The late 1960s and early 1970s marked a turning-point at which the United States and other leading industrial nations began to abandon the postwar focus on real physical-economic development in favor of “postindustrial” or “consumer society” models. The accompanying changes in economic and financial policies have proven disastrous in their effects on many nations -- including especially developing nations who accumulated mountains of debt as a result of international credit policies oriented to financial gain rather than development of the real economy. The neoliberal economic policies of deregulation, privatization and financial globalization, adopted by the Western nations in recent decades, led finally to the catastrophic financial crisis unleashed in 2007-2008, whose effects have by no means been overcome.

In the meantime a tectonic change is taking place in the structure of the world economy. While New York and London remain -- for the time being! – leaders in the “virtual world” of international banking and finance, the center of gravity of the world’s real economy has shifted more and more to Asia.

As we detailed above, China is presently engaged in physical-economic development on a scale never seen before in human history. Despite many weaknesses and difficulties, China’s development —together with that of India and some other countries -- has created a new situation, which is causing nations around the world to reorient to the principles of physical economy.  This tendency is being strengthened by China’s support for large-scale infrastructure projects in Asia, Africa and South America -- via the China Development Bank for example -- and by the creation of new financial institutions oriented to the needs of physical-economic development: the Asian Infrastructure Investment Bank and the BRICS Development Bank. At the same time, new currency arrangements are being made which can replace the dollar as a medium for payment among cooperating nations. It is entirely conceivable that an alternative “multipolar” international monetary and financial system may emerge, alongside the present dollar-based system, and possibly even replacing it in the longer term. This would spell the end of the dominance of Anglo-American financial institutions in the world economy.

It is quite possible that the rising economic, technological and military power of China, India and a number of other nations, the new role of Russia etc. will induce the United States and other Western countries to drop “postindustrial” and neoliberal policies, and revive their previous orientation to physical economy. It is also possible that the world will go through a frightful period of conflict and chaos before sanity returns. But sooner or later the principles of physical economy will become the dominant paradigm.

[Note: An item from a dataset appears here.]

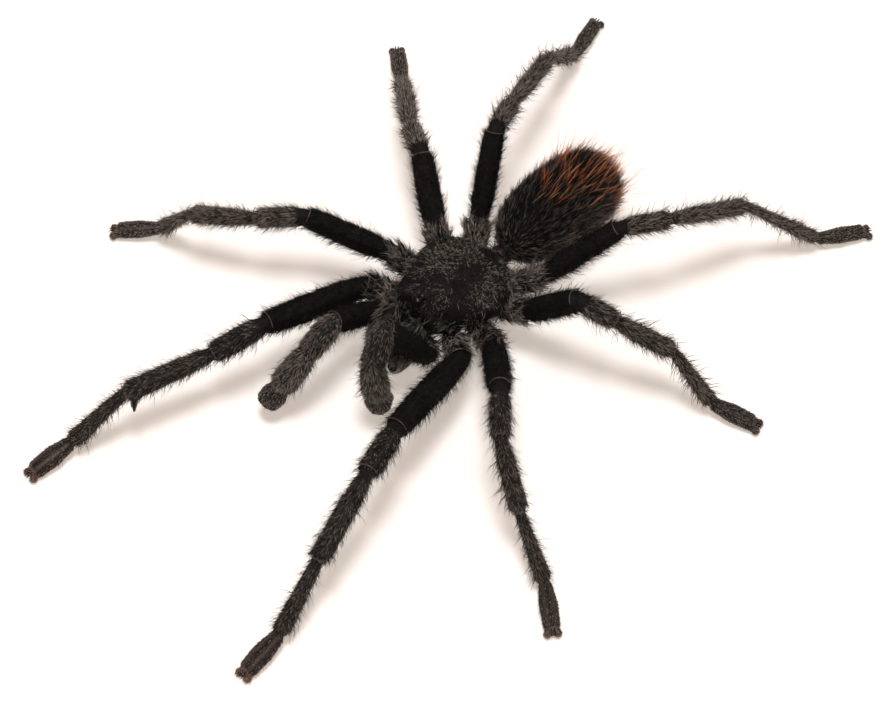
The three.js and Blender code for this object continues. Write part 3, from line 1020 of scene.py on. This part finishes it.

Physical economy as a science is in many ways still in its infancy. Fundamental principles have been established, but much remains to be done to elaborate them further and to develop suitable techniques for the analysis and projection of actual economies. There is enough work to occupy entire institutes. We hope, in fact, that such institutes will be created in the future.

In the past, nations have developed successfully on the basis of a mere conceptual orientation to the principles of physical economy, without the need for elaborate analytical tools. The main exception in the modern period has been the use of input-output analysis as an aid to some decision-making. But as we noted above, the input-output method in its present form is intrinsically linear, and cannot adequately describe the dynamics of economies undergoing rapid scientific and technological progress. And yet it is exactly such nonlinear development which is the main subject of physical economy. As scientific and technological advance becomes increasingly the determining factor in the structure and dynamics of national economies, it will become necessary to go beyond the bare concept of physical economy, to develop precise methods for determining the actual trajectory of a given economy and evaluating the consequences of alternative policies.

The greatest challenge lies in dealing with what we have called the “strongly nonlinear” mode of economic growth characterized by an unfolding series of technological revolutions derived from fundamental discoveries in science. It is exactly in this domain that physical economy can claim the greatest methodological superiority over all other approaches. But here concrete applications to macroeconomic analysis and projection lag far behind theory. The idea of Lyndon LaRouche, to develop a mathematical approach based on the work of Riemann and Cantor, has so far not been realized.

A related direction of work, of especially keen interest to the author, concerns the way physical economy and the implied approach to “strongly nonlinear” processes (in our sense) can shed new light on fundamental problems of physical science. I intend to pursue this subject in future publications.

In the meantime it is to be hoped that this book, despite its shortcomings, will suffice to demonstrate the extraordinary importance of physical economy, and inspire others to pursue its development and application in the interest of mankind’s future.